Saturday, April 28, 2007

Nobel laureate treated, released after being shot in West Bank rally

MAGUIRE-SHOT Apr-23-2007 (420 words) xxxi

By Judith Sudilovsky
Catholic News Service

JERUSALEM (CNS) -- Northern Ireland's 1976 Noble Peace Prize laureate, Mairead Corrigan Maguire, was injured in the leg by a rubber bullet while taking part in a nonviolent demonstration against the Israeli separation wall.

Maguire, a Catholic, required medical treatment for her injury and also for tear-gas inhalation. She remained in the hospital for a few hours, then returned to the demonstration. She left the country the following day, April 21, as planned.

Maguire had been attending the Second Bil'in International Conference on Nonviolence in the West Bank village of Bil'in, where Palestinians and international and Israeli peace activists have held such protests against the wall since February 2005. The conference was sponsored by the International Solidarity Movement.

Movement activist Jonas Martinez, an American Catholic who said he did not want to give more details about where he was from, said conference participants joined the weekly demonstration against the wall and were met by Israeli soldiers armed with rubber bullets, tear gas and water cannons.

Demonstrators, including Maguire, covered their faces with bandannas and onion slices to dilute the tear gas, he said, and after each lob of tear gas they would regroup and continue forward toward the wall. He said demonstrators shouted in various languages: "Don't shoot, we are nonviolent."

In addition to Maguire, eight demonstrators were hit by rubber bullets, he said, and numerous demonstrators were beaten by soldiers. Three demonstrators were arrested but later released, he said. Some of the more than two dozen injuries came from tear gas, he said.

One demonstrator, Tito Kayak of Puerto Rico, managed to climb a nearby military tower and hang a Palestinian flag on the top; he was arrested.
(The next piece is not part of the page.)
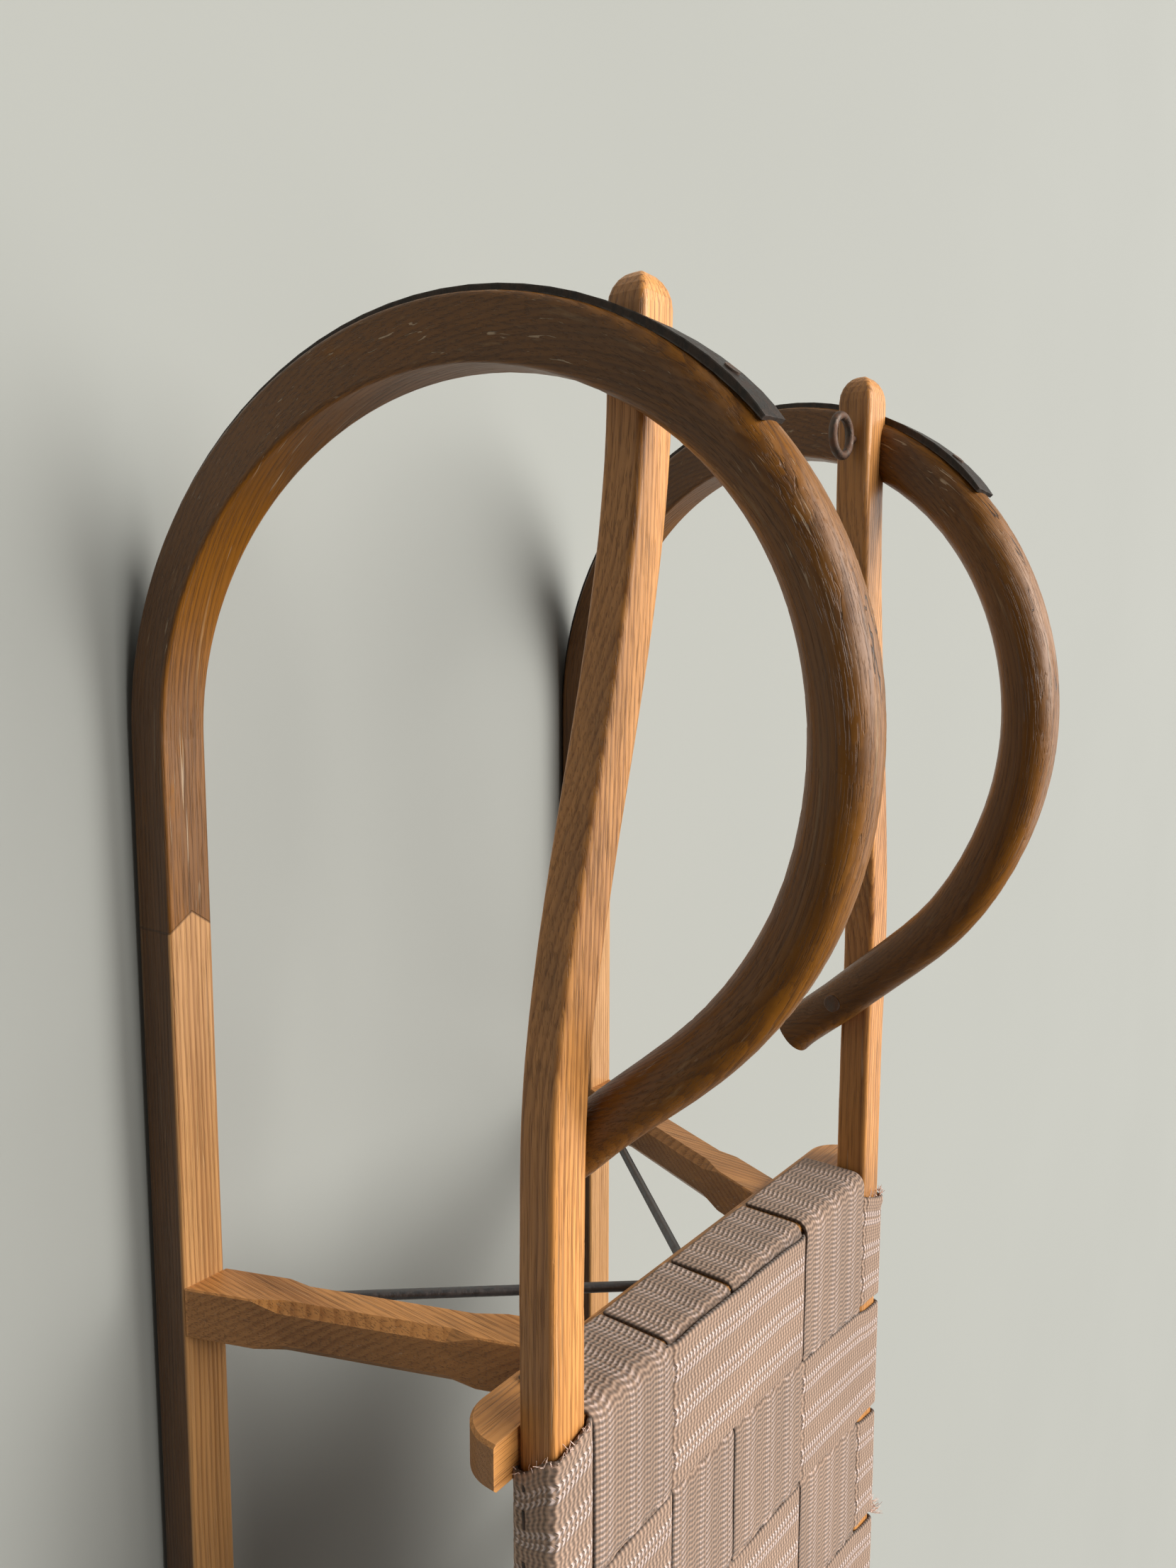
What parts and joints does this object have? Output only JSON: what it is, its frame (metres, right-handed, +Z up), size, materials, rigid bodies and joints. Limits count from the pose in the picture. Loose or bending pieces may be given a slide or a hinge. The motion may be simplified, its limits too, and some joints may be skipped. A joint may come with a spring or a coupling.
{
  "type": "wooden toboggan",
  "caption": "Bentwood sled: runners that curl up and over to the seat rails, steel shoes, leaning posts, cross beams and a woven webbing seat.",
  "frame": {"origin": "middle of the length and width, on the ground under the runners", "axes": "+X forward towards the curled noses, +Y to the left, +Z up"},
  "size_m": [1.22, 0.375, 0.3728],
  "materials": {
    "varnished_wood": "worn honey varnish over straight-grained ash",
    "dark_steel": "dark worn mild steel strip",
    "rod_steel": "dull grey steel rod",
    "dull_steel": "rust-tinged steel fasteners",
    "jute_webbing": "ribbed twill jute webbing"
  },
  "bodies": {
    "root": {"beam_front": "varnished_wood", "beam_middle": "varnished_wood", "beam_rear": "varnished_wood", "brace_rod_front_left": "rod_steel", "brace_rod_front_right": "rod_steel", "brace_rod_rear_left": "rod_steel", "brace_rod_rear_right": "rod_steel", "curl_screws": "dull_steel", "post_front_left": "varnished_wood", "post_front_right": "varnished_wood", "post_middle_left": "varnished_wood", "post_middle_right": "varnished_wood", "post_rear_left": "varnished_wood", "post_rear_right": "varnished_wood", "rail_left": "varnished_wood", "rail_right": "varnished_wood", "runner_left": "varnished_wood", "runner_right": "varnished_wood", "screw_eye_left": "dull_steel", "screw_eye_right": "dull_steel", "shoe_left": "dark_steel", "shoe_right": "dark_steel", "shoe_screws": "dark_steel", "web_row_1": "jute_webbing", "web_row_2": "jute_webbing", "web_row_3": "jute_webbing", "web_row_4": "jute_webbing", "web_row_5": "jute_webbing", "web_row_6": "jute_webbing", "web_row_7": "jute_webbing", "web_row_8": "jute_webbing", "web_strip_1": "jute_webbing", "web_strip_2": "jute_webbing", "web_strip_3": "jute_webbing", "web_strip_4": "jute_webbing", "web_tacks": "dull_steel"}
  },
  "joints": []
}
He was to remain under house arrest until the end of the Israeli Independence Day holiday, which begins the evening of April 24, said Martinez.

Israel says the separation wall is necessary to prevent suicide attacks against Israeli civilians and notes that the number of attacks has decreased significantly since the wall was built.

At a press conference before being injured, Maguire told about 500 participants in the nonviolence conference that the wall was an "insult to the human family" and must come down.

"Nonviolence will solve the problems here in Israel and Palestine," Maguire said in a statement issued by the International Solidarity Movement. "Often, the world sees only violence. But Palestinians are a good people, working toward nonviolence. This wall must fall."